Friday, May 14, 2021

Why authoritative parenting is also abuse

 Many people here, when I talk to them, think I hate gentle parenting when I say my authoritative parents were abusive. Many organized pedophiles did, in fact, take policing attitudes towards our parents then. Gentle parenting, in the 1990-2000s, was pretty much the same as authoritative parenting, in terms of methods. However, I support gentle, attached parenting, on grounds of my conservative Christian faith. Why? I grew up in an authoritative home.

The average authoritative parent is a "worry" narcissist, and that's what the parenting actually is - coercive "worry" from parents, meaning they tell you "I'm worried about you" by punishing you or controlling you in other ways. Many of the times I was physically punished by my father was was for eloping, only it didn't stop me. My mother dealt with eloping better, namely by holding me in a "bear hug" restraint until I calmed down. She would be nurturing, but in a firm way. 

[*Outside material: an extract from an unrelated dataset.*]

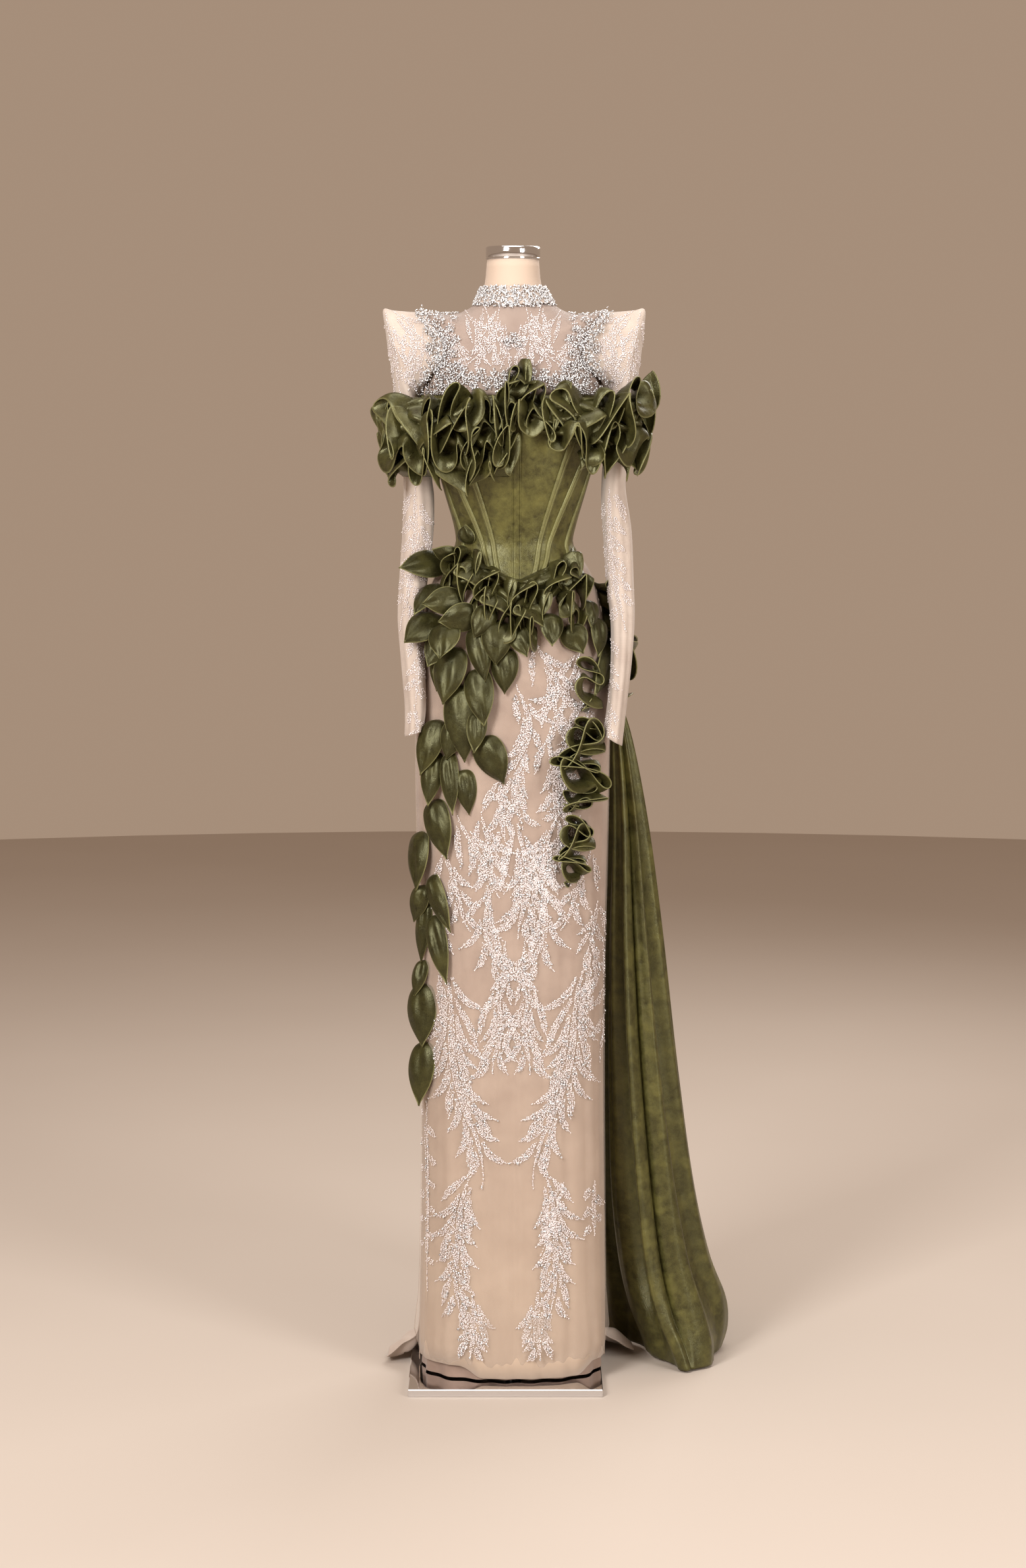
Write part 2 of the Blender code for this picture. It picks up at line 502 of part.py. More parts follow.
def outward(row, turn):
    """Level direction away from the body."""
    ring = blend(BODY, row)
    depth = ring.front if cos(turn) > 0 else ring.back
    return section_out(ring.half_width, depth, ring.square, turn)


def corset_foot(turn):
    """Height of the corset's lower edge, a shallow V with its point at the busk."""
    reach = (abs(turn - BUSK_TURN) - BUSK_FLAT) / CORSET_V_TURN
    reach = min(max(reach, 0.0), 1.0)
    return CORSET_FOOT + CORSET_V_RISE * reach


def face_out(grid, closed):
    """Turns a sheet's faces away from the gown's axis, or a tube's away from its middle."""
    grid.normal_update()
    middle = sum((v.co for v in grid.verts), Vector()) / len(grid.verts)
    outwards = 0.0
    for face in grid.faces:
        centre = face.calc_center_median()
        away = centre - middle if closed else Vector((centre.x, centre.y, 0.0))
        outwards += face.normal.dot(away) * face.calc_area()
    if outwards < 0.0:
        bmesh.ops.reverse_faces(grid, faces=grid.faces)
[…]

I was also punished a lot for verbal defiance. I was defiant because I was being punished. Children, when you force them to do something against their will, like anyone, will fight back even more. It then becomes a battle of wills, and the parent-child relationship is adversarial in a hostile way.

We are the enemy of children, not the reverse. Gentle parenting is biblical, and has been transported by God through the Bible to Western civilization, including the United States. It says Ephesians 6:1-4 KJV:

Children, obey your parents in the Lord, for this is right. Honor thy father and mother, for this is the first commandment with promise; that it may be well with thee, and thou mayest live long upon the earth. And, ye fathers, provoke not your children to wrath, but bring them up in the nurture and admonition of the Lord.

The Greek root word translated "obey" is υπακουο (Latin: hupakouo) and refers to a specific type of surrender to parents, namely secure attachment. It is like being a file folder, while allowing your parents to file through, feeling completely safe and natural with your parents knowing you down to the core like a lamp, just as God knows His children like that. The Greek root word translated "nurture" is παιδεία (Latin: paideia) and refers to exemplary self-discipline in a parent, meaning the parent uses behaviorism to control themselves, not children, while modeling that self-control to children. This is called co-regulation. The Greek root word translation "admonition" is νουθεσία (Latin: noutheia) and refers figuratively to the rod of correction, which was a common symbol of judicial authority then (i.e. akin to a gavel or scales of justice) a two-sided thread of non-binding righteous judgment, with the larger prong on the thread representing pleasantness and encouragement towards children, in terms of pointing out their good traits, and caring about them and accepting them for who they are as children, but with the occasional negative limit, namely the word "no". A good gentle parent only has to use the word "no" rarely, with a child who develops normatively in our society. 

Gentle parenting is synonymous with attachment parenting, not authoritative parenting. Ancient Hebrew culture was an attachment parenting society, meaning parents, namely mothers, were close to their children, and saw them as extensions of God in the Early Christian context. Children slept next to their mothers, and were carried on their mother's back, until a late age. The concept of biblical parenting is for parents to sacrifice as Christ sacrificed for His children, as an enemy to children, just as mankind is the enemy to God, and thus parents must atone for their power and control over their children as such.

Religion was never a subject I was punished for, but I felt a mesh of religious pressure to shake a belief I couldn't - that punishing a child is wrong and will always be wrong. I just knew it was wrong, by the very nature of it. I was an agnostic atheist then, with stress on the "agnostic" part. I then discovered through reading Thy Rod and Thy Staff They Comfort Me: Christians and the Spanking Controversy that my abuse was illegal all along, but that the secular authorities simply haven't gotten to banning it yet. That means I found God here, in a children's rights movement. Religion was central to my healing, including regarding issues linked to my trauma, but maybe separate...I was never taught religion by my parents, meaning they allowed me to form my own beliefs, a defining aspect of authoritative parenting. I had a void of uncertainty and lack of structure, not knowing yet knowing what was happening to children all around me. I have a corporal punishment existence trauma, and I am grateful to God for His Loving Punishment towards parents who punish their children, and His Loving Justice for children in the process.

I have vanished out the memories of being punished, waiting in dread for the punishment to come, feeling nauseated during and after the assault. I can remember feeling like time wouldn't go on. After several rounds of punishment, it wasn't too bad, but it didn't wear off. I then, being a controlling environment, sought to control parents back, meaning a power struggle. My parents then gave up, and simply became my friend instead of identifying as a parent, and then I ended up being friends back. That's what gentle parenting is. You befriend your child, and they become your friend in return, but you are more emotionally mature and responsible, in a way that removes them of all responsibility. Children have no binding responsibility until age 18, and until then are being taught, and thus shouldn't be punished. Punishment actually undermines teaching, as who wants to listen to a tyrant?

The depraved and entitled parents who provoke children to anger will burn and rot in ever-burning Hell-fire! Repent, for the Kingdom of Heaven is at hand!